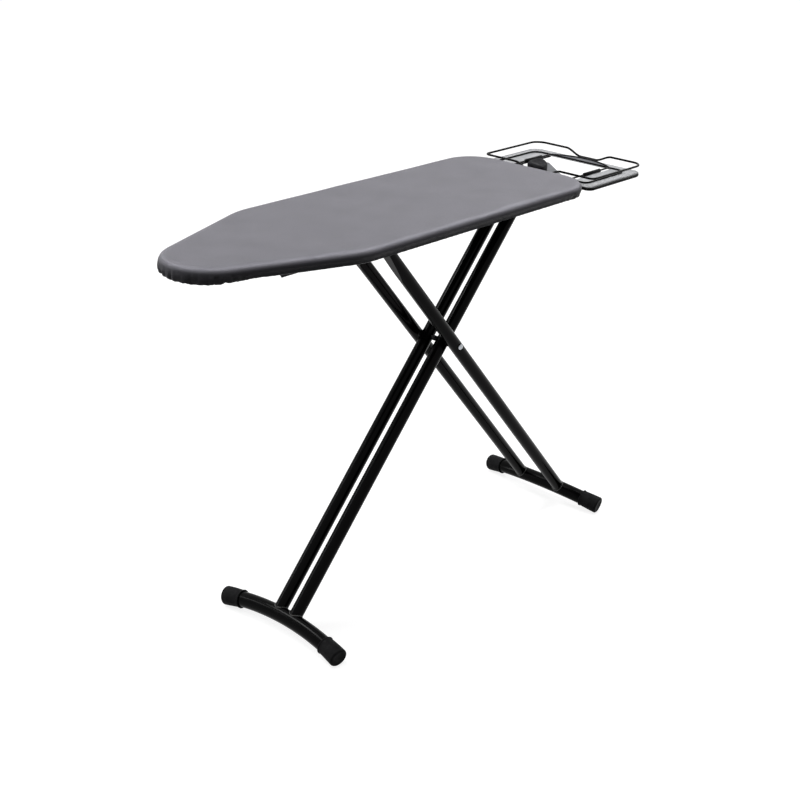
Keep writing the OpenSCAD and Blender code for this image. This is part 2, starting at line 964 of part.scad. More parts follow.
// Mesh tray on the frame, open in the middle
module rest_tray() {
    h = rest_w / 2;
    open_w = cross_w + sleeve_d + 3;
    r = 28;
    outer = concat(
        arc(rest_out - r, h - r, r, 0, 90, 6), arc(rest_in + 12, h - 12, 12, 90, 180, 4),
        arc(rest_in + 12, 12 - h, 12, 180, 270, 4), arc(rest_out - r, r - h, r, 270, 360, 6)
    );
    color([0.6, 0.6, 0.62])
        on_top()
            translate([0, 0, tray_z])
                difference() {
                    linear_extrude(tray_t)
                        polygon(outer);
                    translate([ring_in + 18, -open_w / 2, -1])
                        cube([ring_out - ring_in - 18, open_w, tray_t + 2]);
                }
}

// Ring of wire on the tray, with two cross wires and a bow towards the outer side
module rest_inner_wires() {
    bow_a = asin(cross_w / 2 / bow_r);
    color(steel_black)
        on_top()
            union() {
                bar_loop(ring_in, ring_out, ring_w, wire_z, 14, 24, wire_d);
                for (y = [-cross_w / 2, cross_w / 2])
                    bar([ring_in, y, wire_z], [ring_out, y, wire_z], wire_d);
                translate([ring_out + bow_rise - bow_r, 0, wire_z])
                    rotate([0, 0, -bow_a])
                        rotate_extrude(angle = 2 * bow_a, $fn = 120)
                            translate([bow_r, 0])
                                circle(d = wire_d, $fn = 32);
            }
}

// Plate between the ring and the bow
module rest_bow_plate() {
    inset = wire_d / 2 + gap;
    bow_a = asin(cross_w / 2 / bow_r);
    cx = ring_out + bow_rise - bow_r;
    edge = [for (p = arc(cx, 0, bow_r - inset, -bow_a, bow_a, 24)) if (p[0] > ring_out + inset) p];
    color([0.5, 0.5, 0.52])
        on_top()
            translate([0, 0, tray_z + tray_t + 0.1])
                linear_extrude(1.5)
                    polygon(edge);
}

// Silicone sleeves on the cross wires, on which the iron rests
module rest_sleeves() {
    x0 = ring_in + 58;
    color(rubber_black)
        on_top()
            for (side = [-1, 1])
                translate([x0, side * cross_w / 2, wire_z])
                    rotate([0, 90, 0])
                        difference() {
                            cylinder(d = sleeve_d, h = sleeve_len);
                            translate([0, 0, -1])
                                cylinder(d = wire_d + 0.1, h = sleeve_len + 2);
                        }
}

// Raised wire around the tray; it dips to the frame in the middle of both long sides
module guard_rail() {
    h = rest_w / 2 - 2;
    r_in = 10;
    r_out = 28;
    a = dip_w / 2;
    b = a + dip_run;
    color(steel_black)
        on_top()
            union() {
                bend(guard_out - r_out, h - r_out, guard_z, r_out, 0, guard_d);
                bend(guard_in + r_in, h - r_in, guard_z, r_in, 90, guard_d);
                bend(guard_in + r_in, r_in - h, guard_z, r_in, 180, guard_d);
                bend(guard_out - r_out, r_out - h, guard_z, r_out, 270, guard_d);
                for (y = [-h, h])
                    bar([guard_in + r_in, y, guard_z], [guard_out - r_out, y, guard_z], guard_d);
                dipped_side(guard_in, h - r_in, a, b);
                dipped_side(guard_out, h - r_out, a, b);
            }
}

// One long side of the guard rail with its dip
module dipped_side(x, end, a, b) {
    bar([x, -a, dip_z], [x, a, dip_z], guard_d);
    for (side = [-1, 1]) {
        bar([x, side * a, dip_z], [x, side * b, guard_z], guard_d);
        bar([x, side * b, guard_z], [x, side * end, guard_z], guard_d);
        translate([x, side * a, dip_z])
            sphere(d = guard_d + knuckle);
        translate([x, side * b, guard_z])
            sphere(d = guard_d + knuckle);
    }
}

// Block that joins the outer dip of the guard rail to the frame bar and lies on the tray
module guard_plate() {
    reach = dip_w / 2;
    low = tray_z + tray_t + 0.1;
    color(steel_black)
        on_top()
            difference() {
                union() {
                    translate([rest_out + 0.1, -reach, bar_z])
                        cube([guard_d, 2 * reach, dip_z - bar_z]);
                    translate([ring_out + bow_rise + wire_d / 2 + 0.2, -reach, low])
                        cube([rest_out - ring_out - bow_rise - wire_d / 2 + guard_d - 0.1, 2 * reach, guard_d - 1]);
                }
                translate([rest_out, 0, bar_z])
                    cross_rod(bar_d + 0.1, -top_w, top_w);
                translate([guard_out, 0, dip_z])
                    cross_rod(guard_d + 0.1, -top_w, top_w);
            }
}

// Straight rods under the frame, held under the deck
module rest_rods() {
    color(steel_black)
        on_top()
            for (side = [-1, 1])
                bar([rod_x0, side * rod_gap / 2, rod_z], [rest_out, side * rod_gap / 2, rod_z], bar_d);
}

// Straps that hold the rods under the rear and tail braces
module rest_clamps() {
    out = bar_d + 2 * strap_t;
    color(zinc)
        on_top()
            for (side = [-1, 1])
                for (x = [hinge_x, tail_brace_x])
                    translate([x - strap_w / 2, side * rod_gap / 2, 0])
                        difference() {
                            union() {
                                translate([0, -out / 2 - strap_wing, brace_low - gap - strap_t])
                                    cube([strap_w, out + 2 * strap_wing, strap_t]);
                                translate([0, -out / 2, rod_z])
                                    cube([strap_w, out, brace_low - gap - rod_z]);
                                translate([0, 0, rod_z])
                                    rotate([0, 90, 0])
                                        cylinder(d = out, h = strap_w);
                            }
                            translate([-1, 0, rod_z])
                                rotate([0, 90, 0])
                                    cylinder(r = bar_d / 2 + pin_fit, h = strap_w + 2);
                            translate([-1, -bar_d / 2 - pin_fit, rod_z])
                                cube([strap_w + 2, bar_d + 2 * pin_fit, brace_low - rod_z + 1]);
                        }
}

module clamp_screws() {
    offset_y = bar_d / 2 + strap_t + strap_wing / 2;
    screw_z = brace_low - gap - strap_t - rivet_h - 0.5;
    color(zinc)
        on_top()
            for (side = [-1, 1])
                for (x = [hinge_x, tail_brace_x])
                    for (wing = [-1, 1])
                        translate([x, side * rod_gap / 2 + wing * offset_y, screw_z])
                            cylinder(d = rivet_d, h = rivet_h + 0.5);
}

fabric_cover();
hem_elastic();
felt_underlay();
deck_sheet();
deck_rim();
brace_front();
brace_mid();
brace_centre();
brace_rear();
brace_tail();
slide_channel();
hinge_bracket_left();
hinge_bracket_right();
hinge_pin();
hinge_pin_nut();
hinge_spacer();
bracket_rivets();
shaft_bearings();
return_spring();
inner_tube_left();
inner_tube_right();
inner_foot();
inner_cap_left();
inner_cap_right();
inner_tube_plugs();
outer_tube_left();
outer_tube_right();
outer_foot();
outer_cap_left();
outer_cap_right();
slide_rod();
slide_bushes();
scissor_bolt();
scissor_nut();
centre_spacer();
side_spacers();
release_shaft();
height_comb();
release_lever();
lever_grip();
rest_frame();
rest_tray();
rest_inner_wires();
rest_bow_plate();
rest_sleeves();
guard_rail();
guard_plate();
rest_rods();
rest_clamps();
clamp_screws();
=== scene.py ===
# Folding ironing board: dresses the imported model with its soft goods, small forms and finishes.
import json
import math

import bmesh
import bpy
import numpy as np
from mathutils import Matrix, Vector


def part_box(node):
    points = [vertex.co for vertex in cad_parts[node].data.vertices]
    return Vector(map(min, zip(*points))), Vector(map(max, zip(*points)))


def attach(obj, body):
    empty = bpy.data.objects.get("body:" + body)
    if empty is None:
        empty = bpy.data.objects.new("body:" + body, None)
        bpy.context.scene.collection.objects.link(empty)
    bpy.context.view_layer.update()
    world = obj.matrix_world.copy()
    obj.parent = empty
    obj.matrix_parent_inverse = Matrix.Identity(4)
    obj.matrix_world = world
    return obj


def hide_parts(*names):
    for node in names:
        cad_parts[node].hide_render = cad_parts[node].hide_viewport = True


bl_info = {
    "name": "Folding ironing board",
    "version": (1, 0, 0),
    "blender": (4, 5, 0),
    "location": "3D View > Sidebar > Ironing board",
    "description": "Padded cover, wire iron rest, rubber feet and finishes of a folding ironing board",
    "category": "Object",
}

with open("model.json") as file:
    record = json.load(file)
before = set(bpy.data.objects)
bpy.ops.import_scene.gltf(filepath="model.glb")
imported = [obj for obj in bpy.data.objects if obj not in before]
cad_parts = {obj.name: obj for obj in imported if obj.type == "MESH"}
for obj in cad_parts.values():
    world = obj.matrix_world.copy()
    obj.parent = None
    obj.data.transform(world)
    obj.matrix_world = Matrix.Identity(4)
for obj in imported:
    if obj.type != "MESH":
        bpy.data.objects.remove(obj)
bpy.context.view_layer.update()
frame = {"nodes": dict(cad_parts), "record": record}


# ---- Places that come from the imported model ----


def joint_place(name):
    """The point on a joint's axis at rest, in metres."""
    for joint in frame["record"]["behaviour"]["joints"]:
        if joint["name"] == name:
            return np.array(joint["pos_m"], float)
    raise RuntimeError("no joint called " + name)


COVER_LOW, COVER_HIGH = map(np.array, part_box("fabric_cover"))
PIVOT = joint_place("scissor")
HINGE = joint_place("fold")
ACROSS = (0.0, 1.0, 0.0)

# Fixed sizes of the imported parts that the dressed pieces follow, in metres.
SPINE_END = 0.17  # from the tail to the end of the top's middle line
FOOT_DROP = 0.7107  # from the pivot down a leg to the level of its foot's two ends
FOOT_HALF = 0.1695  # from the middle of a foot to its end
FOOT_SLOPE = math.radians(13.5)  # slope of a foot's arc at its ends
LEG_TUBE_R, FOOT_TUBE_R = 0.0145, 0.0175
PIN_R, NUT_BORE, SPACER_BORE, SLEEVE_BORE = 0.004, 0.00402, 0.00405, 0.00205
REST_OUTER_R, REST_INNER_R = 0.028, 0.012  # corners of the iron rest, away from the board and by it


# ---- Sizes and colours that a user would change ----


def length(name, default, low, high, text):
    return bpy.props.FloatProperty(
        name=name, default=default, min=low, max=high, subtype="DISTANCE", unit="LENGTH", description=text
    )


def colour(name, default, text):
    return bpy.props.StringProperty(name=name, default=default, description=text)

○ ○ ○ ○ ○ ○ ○

Repeat exactly the lines running from the one with "fabric_cover();" through the one with "cad_parts[node].hide_render = cad_parts[node].hide_viewport", both included.

fabric_cover();
hem_elastic();
felt_underlay();
deck_sheet();
deck_rim();
brace_front();
brace_mid();
brace_centre();
brace_rear();
brace_tail();
slide_channel();
hinge_bracket_left();
hinge_bracket_right();
hinge_pin();
hinge_pin_nut();
hinge_spacer();
bracket_rivets();
shaft_bearings();
return_spring();
inner_tube_left();
inner_tube_right();
inner_foot();
inner_cap_left();
inner_cap_right();
inner_tube_plugs();
outer_tube_left();
outer_tube_right();
outer_foot();
outer_cap_left();
outer_cap_right();
slide_rod();
slide_bushes();
scissor_bolt();
scissor_nut();
centre_spacer();
side_spacers();
release_shaft();
height_comb();
release_lever();
lever_grip();
rest_frame();
rest_tray();
rest_inner_wires();
rest_bow_plate();
rest_sleeves();
guard_rail();
guard_plate();
rest_rods();
rest_clamps();
clamp_screws();
=== scene.py ===
# Folding ironing board: dresses the imported model with its soft goods, small forms and finishes.
import json
import math

import bmesh
import bpy
import numpy as np
from mathutils import Matrix, Vector


def part_box(node):
    points = [vertex.co for vertex in cad_parts[node].data.vertices]
    return Vector(map(min, zip(*points))), Vector(map(max, zip(*points)))


def attach(obj, body):
    empty = bpy.data.objects.get("body:" + body)
    if empty is None:
        empty = bpy.data.objects.new("body:" + body, None)
        bpy.context.scene.collection.objects.link(empty)
    bpy.context.view_layer.update()
    world = obj.matrix_world.copy()
    obj.parent = empty
    obj.matrix_parent_inverse = Matrix.Identity(4)
    obj.matrix_world = world
    return obj


def hide_parts(*names):
    for node in names:
        cad_parts[node].hide_render = cad_parts[node].hide_viewport = True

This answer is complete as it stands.